The paper proposes a robust system for estimating the **volume** and **mass** of agricultural products using RGB-D (Red-Green-Blue and Depth) images, specifically leveraging depth data captured via a Kinect v2 sensor. The system improves upon traditional and recent methods, offering **high accuracy**, **real-time performance**, and the ability to work under **pure darkness** conditions.

---

## Key Contributions
1. **Automatic Volume and Mass Estimation:**
   - A novel approach that uses depth data alongside color images for improved accuracy.
   - Capable of handling irregular and non-symmetrical shaped agricultural products.

2. **Geometrical Feature Extraction:**
   - Extracts ten features from 2D (color) and 3D (depth) data:
     - **2D Features:** Length, Width, Diameter, Perimeter.
     - **3D Features:** Thickness, Surface Area, Volume, Convex Volume, Solidity, and Mass.

3. **Real-Time Performance:**
   - The system achieves high computational efficiency, making it suitable for real-time applications.

4. **Darkness Compatibility:**
   - Utilizes Kinect's infrared sensor, allowing the system to operate in complete darkness.

---

## Table of Contents
- [Background](#background)
- [Proposed Methodology](#proposed-methodology)
  - [Preprocessing](#preprocessing)
  - [Feature Extraction](#feature-extraction)
- [Experimental Setup](#experimental-setup)
- [Results and Validation](#results-and-validation)
- [Future Work](#future-work)

---

## Background
Accurate grading of agricultural products is crucial for **quality management**, particularly for export. Traditional methods for volume (e.g., Water Displacement) and mass (e.g., Digital Balance) estimation are:
- **Time-consuming**
- **Prone to human error**
- **Inefficient for irregularly shaped products**

To address these challenges, the proposed system combines computer vision techniques and depth data to provide a **cost-effective**, **accurate**, and **automated solution**.

---

## Proposed Methodology

### Preprocessing
The system preprocesses both **color images** and **depth data**:
1. **Color Image Preprocessing:**
   - Convert RGB to Grayscale.
   - Apply median filtering to remove noise.
   - Use edge detection (Canny) and morphological operations to detect object boundaries.
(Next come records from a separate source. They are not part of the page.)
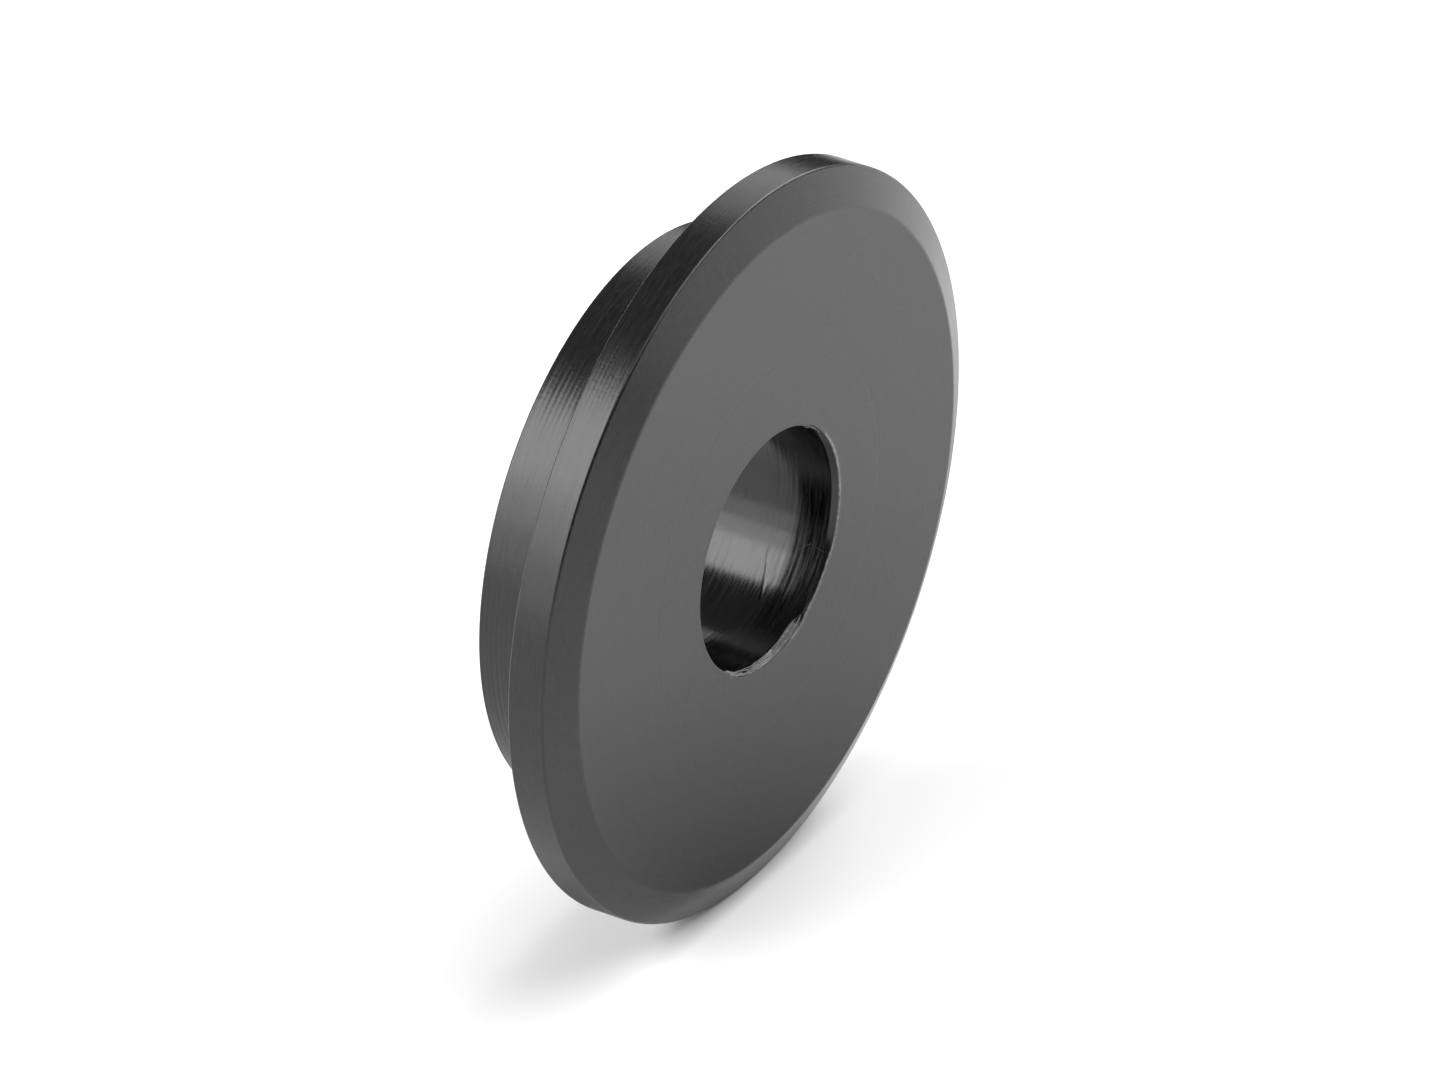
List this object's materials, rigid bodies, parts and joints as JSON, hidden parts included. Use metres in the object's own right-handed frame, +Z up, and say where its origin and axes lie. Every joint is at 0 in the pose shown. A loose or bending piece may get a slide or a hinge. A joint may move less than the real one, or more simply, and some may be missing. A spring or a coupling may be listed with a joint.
{
  "type": "flanged bush",
  "caption": "Turned black plastic bush: a round flange with a bevelled front edge, a short plain spigot behind it and a clearance bore through both.",
  "frame": {"origin": "on the bore's axis, in the plane of the flange's seating face, where the spigot starts", "axes": "+Y along the bore from the bevelled front face towards the spigot's free end; +Z up and +X across, both along radii of a part that is round about Y"},
  "size_m": [0.04, 0.0077, 0.04],
  "materials": {
    "black_acetal": "as turned, satin"
  },
  "bodies": {
    "root": {"flanged_bush": "black_acetal"}
  },
  "joints": []
}
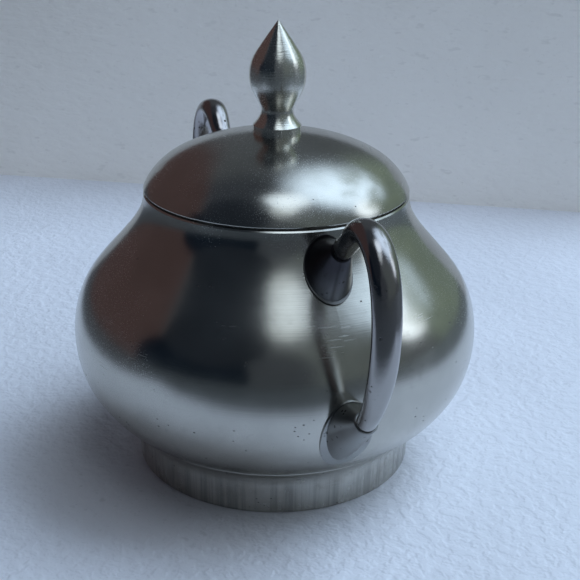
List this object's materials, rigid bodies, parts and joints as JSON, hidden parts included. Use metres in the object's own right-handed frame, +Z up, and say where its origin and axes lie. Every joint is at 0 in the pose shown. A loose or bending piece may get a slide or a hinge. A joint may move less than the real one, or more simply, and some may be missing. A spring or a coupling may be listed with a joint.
{
  "type": "lidded sugar bowl",
  "caption": "Round-bellied metal sugar bowl with a domed lift-off lid, a bud finial and a loop handle on each side.",
  "frame": {"origin": "centre of the foot, on the surface the bowl stands on", "axes": "+Z up along the bowl's axis, +X and -X towards the two handles"},
  "size_m": [0.1318, 0.095, 0.1043],
  "materials": {
    "spun_pewter": "satin spun pewter with fine circular marks and light wear",
    "inside_pewter": "dull unpolished pewter",
    "cast_pewter": "satin cast pewter",
    "dark_pewter": "darkened cast pewter, rubbed bright on its edges",
    "turned_pewter": "polished, with fine turning marks",
    "screw_steel": "plain"
  },
  "bodies": {
    "bowl": {"bowl_body": "spun_pewter", "base_disc": "inside_pewter", "foot_ring": "spun_pewter", "mouth_ring": "inside_pewter", "upper_socket_right": "cast_pewter", "upper_socket_left": "cast_pewter", "lower_socket_right": "cast_pewter", "lower_socket_left": "cast_pewter", "handle_right": "dark_pewter", "handle_left": "dark_pewter"},
    "lid": {"lid_dome": "spun_pewter", "lid_flange": "inside_pewter", "finial": "turned_pewter", "finial_washer": "screw_steel", "finial_screw": "screw_steel"}
  },
  "joints": [
    {"name": "lid_lift", "type": "slide", "parent": "bowl", "child": "lid", "axis": [0, 0, 1], "range_m": [0, 0.05]}
  ]
}
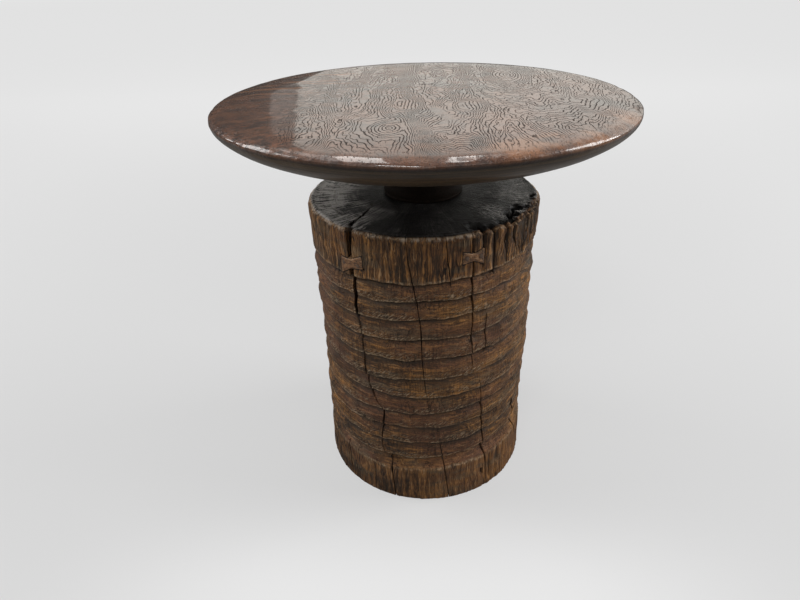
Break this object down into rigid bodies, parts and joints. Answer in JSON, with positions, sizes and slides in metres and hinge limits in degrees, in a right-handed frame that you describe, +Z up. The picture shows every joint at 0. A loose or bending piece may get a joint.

2. **Depth Image Preprocessing:**
   - Use the raw depth map for extracting geometrical properties (e.g., thickness, volume).

### Feature Extraction
The system extracts **ten key features**:
1. **2D Features:**
   - **Length**: Maximum vertical extent.
   - **Width**: Maximum horizontal extent.
   - **Diameter**: Maximum diagonal extent.
   - **Perimeter**: Total boundary length of the object.

2. **3D Features:**
   - **Thickness**: Maximum depth variation.
   - **Surface Area**: Total area of the object's surface (calculated using triangular mesh geometry).
   - **Volume**: Derived from 3D triangular prisms formed by the depth data.
   - **Convex Volume**: Volume of the convex hull enclosing the object.
   - **Solidity**: Ratio of actual volume to convex volume.
   - **Mass**: Estimated using the formula:
     \[
     \text{Mass} = \text{Volume} \times \text{Density}
     \]
     where density is specific to the agricultural product.

---

## Experimental Setup
- **Dataset:**
  - 60 samples of agricultural products (Potatoes, Garlic, Carrots, Quinces).
  - Captured using Kinect v2 at a distance of 0.8 meters.
  - Lighting: Standard 6000k LED bulbs for uniform illumination.

- **Hardware:**
  - Kinect v2 for RGB-D data acquisition.
  - Processing done on a Windows machine with:
    - Intel Core i7 processor.
    - 32 GB RAM.
    - NVIDIA GTX 1050 GPU.

- **Software:**
  - MATLAB for feature extraction.
  - Python for implementation.

---

## Results and Validation
The proposed system was validated against traditional methods and recent research. Key metrics:
- **Mean Absolute Error (MAE):**
  - Volume: ~4% (Proposed) vs. 8-15% (Other methods).
  - Mass: ~2.5% (Proposed) vs. 5-10% (Other methods).
- **Mean Absolute Percentage Error (MAPE):**
  - Volume: ~1% (Proposed) vs. 3-6% (Other methods).
  - Mass: ~1% (Proposed) vs. 3-7% (Other methods).

---

## Future Work
- Extend the system to a larger variety of agricultural products.
- Use multiple cameras or angles for enhanced 3D feature extraction.
- Incorporate machine learning models for classification and prediction tasks.